The constant connectivity is addictive, to the point where our disconnected environment (a.k.a., the world around us) sits at a distance from our physical lives. I have what may be classified as an over-zealous connection with nature and, when given the choice, I choose nature 100% of the time over electronics and social media. But I don’t think that is the way our culture is headed. I’m certainly not sure that is the way my children are headed. The New Yorker Magazine had a humorous cover earlier this summer of a family posing for a picture at a scenic overlook -- each person had a different electronic device in full use for the portrait. We are sometimes so eager to get a picture of what we are doing or seeing posted on Facebook that we miss the moment of awe or pleasure that our surroundings are offering.

I will be the first to admit and itemize the benefits of electronics and kids in a car (non-driving kids, that is) (have I mentioned that we drive round trip, Boston-Cleveland, twice a year?)!
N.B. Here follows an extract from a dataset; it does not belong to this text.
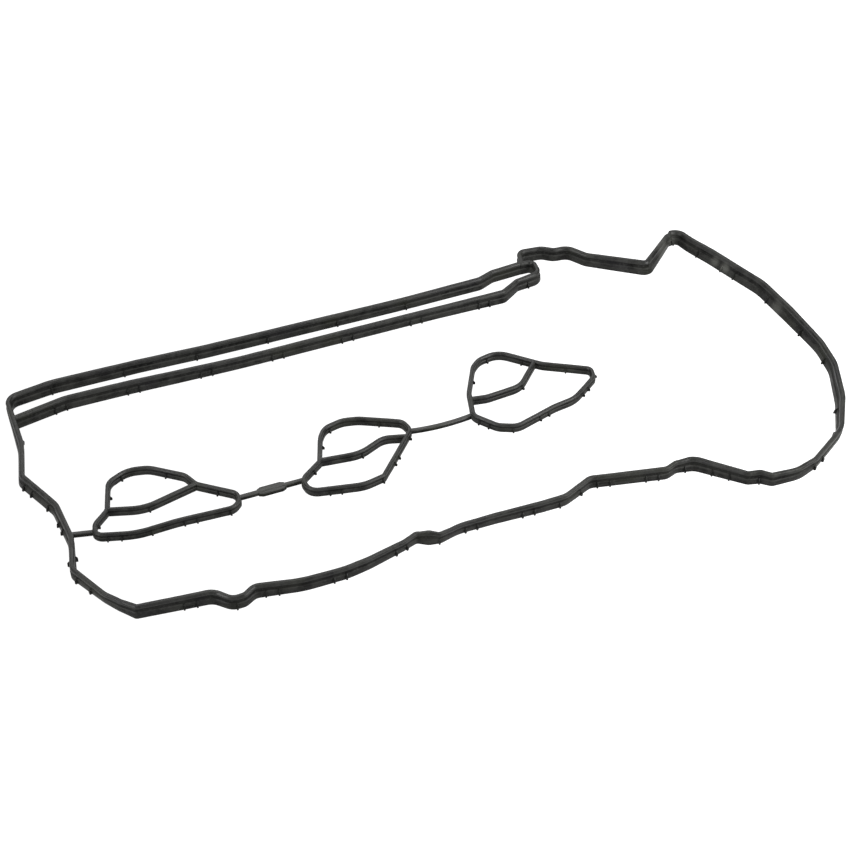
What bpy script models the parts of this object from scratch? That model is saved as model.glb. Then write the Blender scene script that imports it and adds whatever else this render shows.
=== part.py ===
"""Valve cover gasket: one moulded rubber piece, lying flat as it comes to rest.

Plan: X runs along the two back rails, Y goes from the front wall to the back, +Z is up.
The origin is the middle of the gasket's box, on the surface that it lies on.

An outer ring wall, a second back rail and three plug-well loops are upright walls swept
along their centrelines. Thin link bars and a flat tag tie the loops together, and small
retention nibs stand on the walls' faces. All of it is united into one solid.
"""

import math
from dataclasses import dataclass

import bmesh
import bpy
from mathutils import Vector

MM = 0.001

# Ring wall and rail: a wide body, a sloping ledge, a slim neck and a sealing bead, from the foot up
RING_FOOT_WIDTH = 2.8 * MM
RING_BODY_WIDTH = 3.6 * MM
RING_NECK_WIDTH = 2.5 * MM
RING_BEAD_WIDTH = 3.1 * MM
RING_CROWN_WIDTH = 2.0 * MM
RING_FOOT_HEIGHT = 0.5 * MM
RING_BODY_HEIGHT = 3.2 * MM
RING_LEDGE_HEIGHT = 0.6 * MM
RING_NECK_HEIGHT = 1.8 * MM
RING_UNDERSIDE_HEIGHT = 0.4 * MM
RING_BEAD_HEIGHT = 0.8 * MM
RING_CROWN_HEIGHT = 1.0 * MM

# Wall of the plug-well loops, lower and thinner than the ring
LOOP_FOOT_WIDTH = 2.3 * MM
LOOP_BODY_WIDTH = 3.0 * MM
LOOP_NECK_WIDTH = 2.0 * MM
LOOP_BEAD_WIDTH = 2.5 * MM
LOOP_CROWN_WIDTH = 1.6 * MM
LOOP_FOOT_HEIGHT = 0.4 * MM
LOOP_BODY_HEIGHT = 2.4 * MM
LOOP_NECK_HEIGHT = 0.8 * MM
LOOP_BEAD_HEIGHT = 0.8 * MM
LOOP_CROWN_HEIGHT = 0.8 * MM

# Link bars between the loops, and the flat tag on the first of them
LINK_WIDTH = 3.0 * MM
LINK_TOP_WIDTH = 2.2 * MM
LINK_SIDE_HEIGHT = 1.9 * MM
LINK_ROUND_HEIGHT = 0.5 * MM
TAG_LENGTH = 17.0 * MM
TAG_WIDTH = 6.8 * MM
TAG_END_WIDTH = 4.2 * MM
TAG_TAPER = 2.4 * MM
TAG_THICKNESS = 2.1 * MM

# Retention nibs: short ribs on the walls' faces, alone or in pairs
NIB_WIDTH = 1.2 * MM
NIB_REACH = 1.3 * MM
NIB_SLOPE = 0.8 * MM
NIB_BITE = 0.2 * MM
NIB_SPREAD = 7.3 * MM

# Plan: the gasket's reference lines, from which corners and nibs are measured
LENGTH = 470.0 * MM
DEPTH = 220.0 * MM
RAIL_SPACING = 18.0 * MM
LEFT, MIDDLE, RIGHT = -LENGTH / 2, 0.0, LENGTH / 2
FRONT, CENTRE, BACK = -DEPTH / 2, 0.0, DEPTH / 2
SECOND_RAIL = BACK - RAIL_SPACING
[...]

Or at the end of a long (but wonderful, nature-filled) day at the beach where I just want a beer and a crossword puzzle on the deck, in peace. And I don’t have the answer to finding the balance. But my kids know that when on vacation, there is still allocated “screen-time” and no one should assume that down-time means screen-time. 
Growing up, the big nemesis in my house was the television. So we were raised in a complete void of daytime TV and exclusively on the evening news, NOVA, Jeopardy, Little House on the Prairie, Wild Kingdom, The Wonderful World of Disney, The Waltons and The Justice League. Period. Compared to our peers, we were TV-illiterate. But somehow we all managed to learn the lyrics to Green Acres and Gilligan’s Island for the school bus rides. And as I reached babysitting age, I expanded my Friday and Saturday night viewing repertoire substantially. Where there’s a will, there’s a way! As a parent today, the nemesis is the internet, social media and games/apps. I can only control the allocation of time for a few more years. They will do what they want when they are on their own! I just hope that by then I will have instilled within them, amidst all of the techno-clutter, some value in observing and participating in the world around them.

My day is easily made when one of my boys in the back of the van says, “Hey Mom, look how many birds are on that wire!” He was looking up! And I didn’t ask him to!

Monday, August 13, 2012

Lessons Learned This Summer

My mixed bag of social media and life lessons:
  • Sports: MLB players on the DL take time to tweet from the dugout of the All-Star Game. Has social media surpassed sunflower seeds and tobacco spitting as baseball players' boredom beaters?

  • Celebrity: Predictions of new TV lineup successes are tied to the number of Twitter followers of the shows' stars.

  • International Social Media Binge: Olympics' Opening Ceremonies tweets clog the social media highway.

  • Olympics and Needham, MA: An unknown gymnast with nerves of steel earns gold medals and the love of her town - Way to go Aly Raisman! Puttin' Needham on the map!

  • Suburban Life: I love my neighborhood and my friends within it (this is not a new lesson, just a recurring realization that never gets old)! See photo below for details - nice to have our castle guarded while we were out looking for sharks.

  • Work: I am the only crazy person I know who starts a new job in mid-August - two years in a row!

  • Home Life: Pulling away from the house each summer day, leaving the kids behind, stinks.

  • Family: Children are joy. Two teenagers are harder than one.

  • Anxiety: Don't worry until they tell you it is time to worry. Otherwise, you've either worried for nothing or wasted time worrying twice as much as necessary.

Summer isn't over, but it sort of feels like it is almost gone! Make the most of what is left!